— BEGIN —
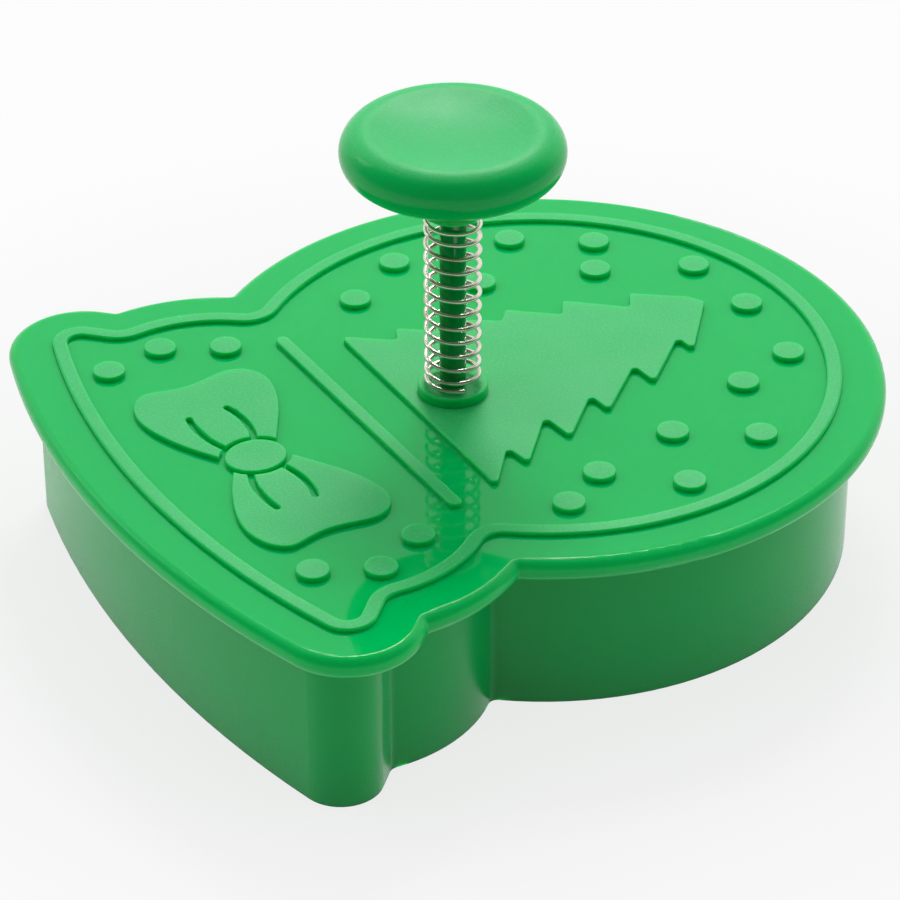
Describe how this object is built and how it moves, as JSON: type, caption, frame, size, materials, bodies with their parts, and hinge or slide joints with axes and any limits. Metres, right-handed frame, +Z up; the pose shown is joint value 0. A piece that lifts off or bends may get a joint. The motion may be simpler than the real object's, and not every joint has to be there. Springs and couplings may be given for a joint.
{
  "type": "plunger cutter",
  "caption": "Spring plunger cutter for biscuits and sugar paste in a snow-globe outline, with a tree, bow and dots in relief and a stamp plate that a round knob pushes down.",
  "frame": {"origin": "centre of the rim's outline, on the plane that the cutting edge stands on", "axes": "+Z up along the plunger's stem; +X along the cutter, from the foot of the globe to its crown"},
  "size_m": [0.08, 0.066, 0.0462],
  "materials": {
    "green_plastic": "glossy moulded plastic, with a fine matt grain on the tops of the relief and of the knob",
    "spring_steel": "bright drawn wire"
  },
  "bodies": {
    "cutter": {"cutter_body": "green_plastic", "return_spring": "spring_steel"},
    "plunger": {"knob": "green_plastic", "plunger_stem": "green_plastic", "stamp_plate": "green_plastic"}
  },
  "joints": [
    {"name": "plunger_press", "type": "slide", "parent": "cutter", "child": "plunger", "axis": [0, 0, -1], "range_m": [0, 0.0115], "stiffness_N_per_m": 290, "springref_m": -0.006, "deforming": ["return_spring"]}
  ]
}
— END —
* **Task statement**: The lines above should be duplicated exactly.

* **Answer**:
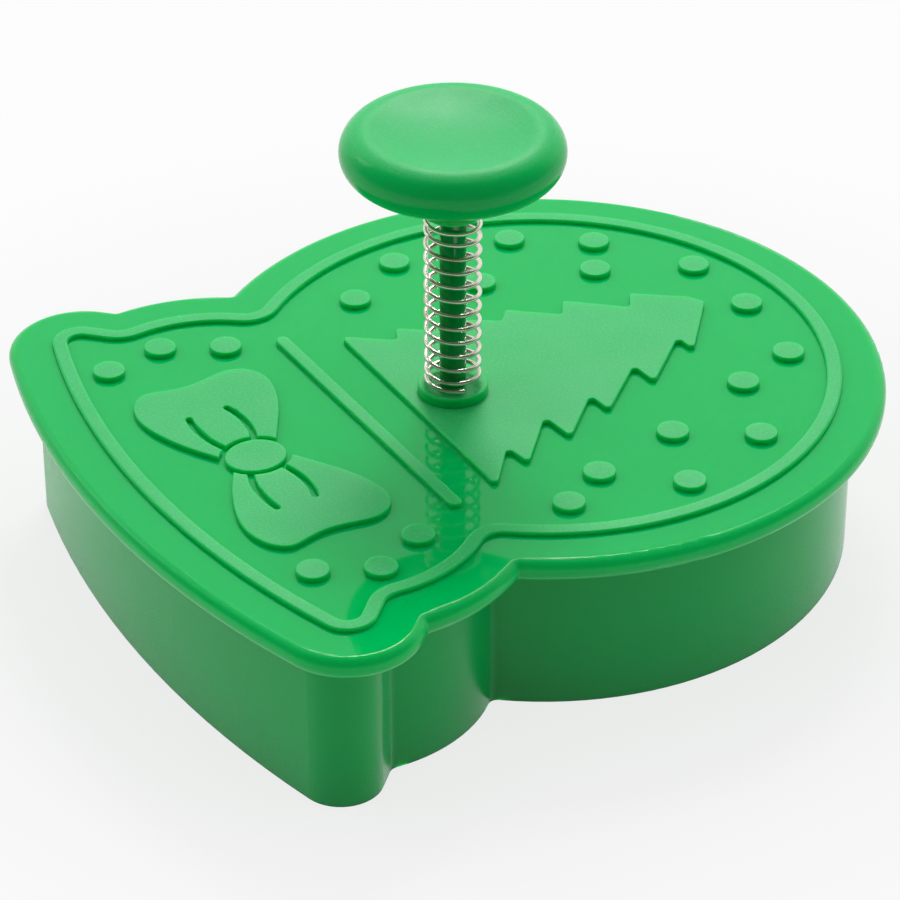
Describe how this object is built and how it moves, as JSON: type, caption, frame, size, materials, bodies with their parts, and hinge or slide joints with axes and any limits. Metres, right-handed frame, +Z up; the pose shown is joint value 0. A piece that lifts off or bends may get a joint. The motion may be simpler than the real object's, and not every joint has to be there. Springs and couplings may be given for a joint.
{
  "type": "plunger cutter",
  "caption": "Spring plunger cutter for biscuits and sugar paste in a snow-globe outline, with a tree, bow and dots in relief and a stamp plate that a round knob pushes down.",
  "frame": {"origin": "centre of the rim's outline, on the plane that the cutting edge stands on", "axes": "+Z up along the plunger's stem; +X along the cutter, from the foot of the globe to its crown"},
  "size_m": [0.08, 0.066, 0.0462],
  "materials": {
    "green_plastic": "glossy moulded plastic, with a fine matt grain on the tops of the relief and of the knob",
    "spring_steel": "bright drawn wire"
  },
  "bodies": {
    "cutter": {"cutter_body": "green_plastic", "return_spring": "spring_steel"},
    "plunger": {"knob": "green_plastic", "plunger_stem": "green_plastic", "stamp_plate": "green_plastic"}
  },
  "joints": [
    {"name": "plunger_press", "type": "slide", "parent": "cutter", "child": "plunger", "axis": [0, 0, -1], "range_m": [0, 0.0115], "stiffness_N_per_m": 290, "springref_m": -0.006, "deforming": ["return_spring"]}
  ]
}